Amid the revelations that the Internal Revenue Service targeted Tea Party groups for audits and that it improperly turned over unpublished information to the investigative news organization ProPublica, it is useful to remember a September, 2010 incident in which the administration divulged private tax information regarding Koch Industries. The Koch brothers, Charles and David, are prominent conservative/libertarian philanthropists who back a variety of groups and have been singled out for criticism by the administration for doing so:
[A] lawyer for Koch Industries now tells THE WEEKLY STANDARD that the administration may have crossed a line by revealing tax information about Koch Industries. According to Mark Holden, senior vice president and general counsel of Koch Industries, a senior Obama administration official told reporters at an August 27 on-the-record background briefing on corporate taxes:
So in this country we have partnerships, we have S corps, we have LLCs, we have a series of entities that do not pay corporate income tax. Some of which are really giant firms, you know Koch Industries is a multibillion dollar businesses. So that creates a narrower base because we’ve literally got something like 50 percent of the business income in the U.S. is going to businesses that don’t pay any corporate income tax. They point out [in the report] you could review the boundary between corporate and non-corporate taxation as a way to broaden the base. (Emphasis in original)

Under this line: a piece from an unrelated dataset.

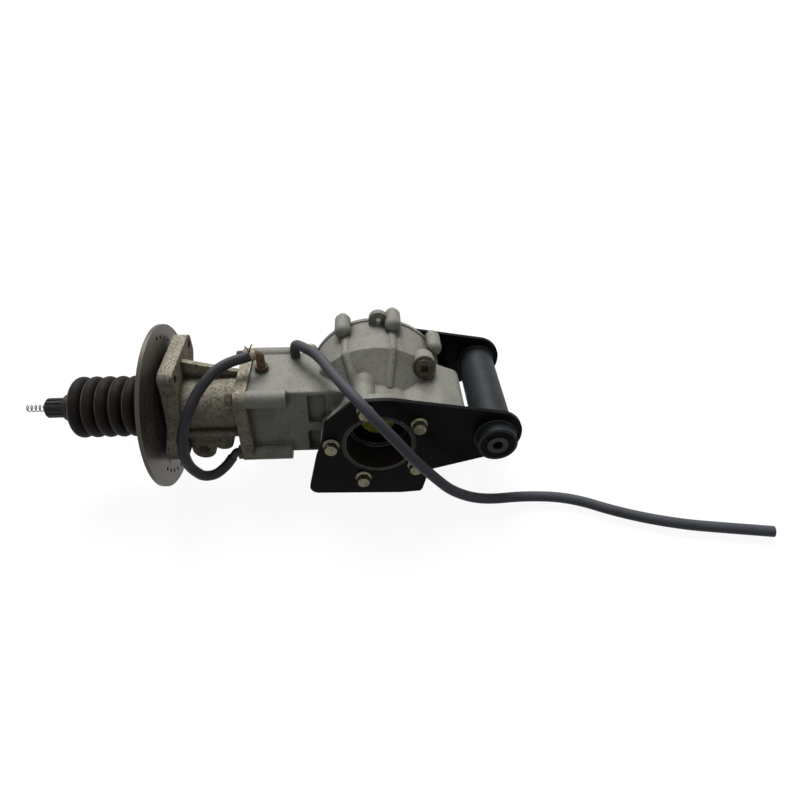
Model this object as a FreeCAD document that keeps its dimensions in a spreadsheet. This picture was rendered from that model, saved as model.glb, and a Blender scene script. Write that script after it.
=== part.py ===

Holden tells THE WEEKLY STANDARD that this quotation from a senior administration official “came to our attention from different avenues. We are very concerned about why this would be said about us, particularly in this setting. We are concerned where this information would have been obtained from. We also are concerned in light of recent events that we have been singled out by the government and others as a campaign against us because of our political views.”
THE WEEKLY STANDARD asked White House press office officials in an email on Friday to verify the quotation’s accuracy, but 72 hours later they have not replied. A White House press aide reached this morning on the phone said she would look into whether a transcript of the call exists. The aide has not yet responded. (Correction: The press aide replied just prior to publication of this report to say, “I haven’t been able to track a transcript down.”)
But an independent source who participated in the briefing confirms to THE WEEKLY STANDARD that the quotation matches the source’s careful notes from the briefing.
Holden claims that the revelation of tax information could have been improper, depending on how the information was obtained by the White House:
“I’m not accusing any one of any illegal conduct. But it’s my understanding that under federal law, tax information, is confidential and it’s not to be disclosed or obtained by individuals except under limited circumstances. … I don’t know what [the senior administration official] was referring to. I’m not sure what he’s saying. I’m not sure what information he has. But if he got this information–confidential tax information–under the internal revenue code … if he obtained it in a way that was inappropriate, that would be unlawful. But I don’t know that that’s the case.”
Holden says that to his knowledge the tax status of Koch Industries has not been previously reported in the press.
The official who leaked the Koch industries data was later revealed to White House adviser Austan Goolsbee. He was probed by the Treasury Department for potential violations of confidentiality laws. I haven’t been able to find a news story on the result of the probe though. Presumably, if Treasury had found that Goolsbee had violated confidentiality laws that would have been news.
Incidently, the Bloomberg News story linked above noted that Goolsbee’s claim regarding Koch Industries was: “exaggerated because it counts so-called ‘pass-through’ businesses that are popular because they allow profits and losses to be reported on owners’ personal tax returns without a layer of corporate tax.”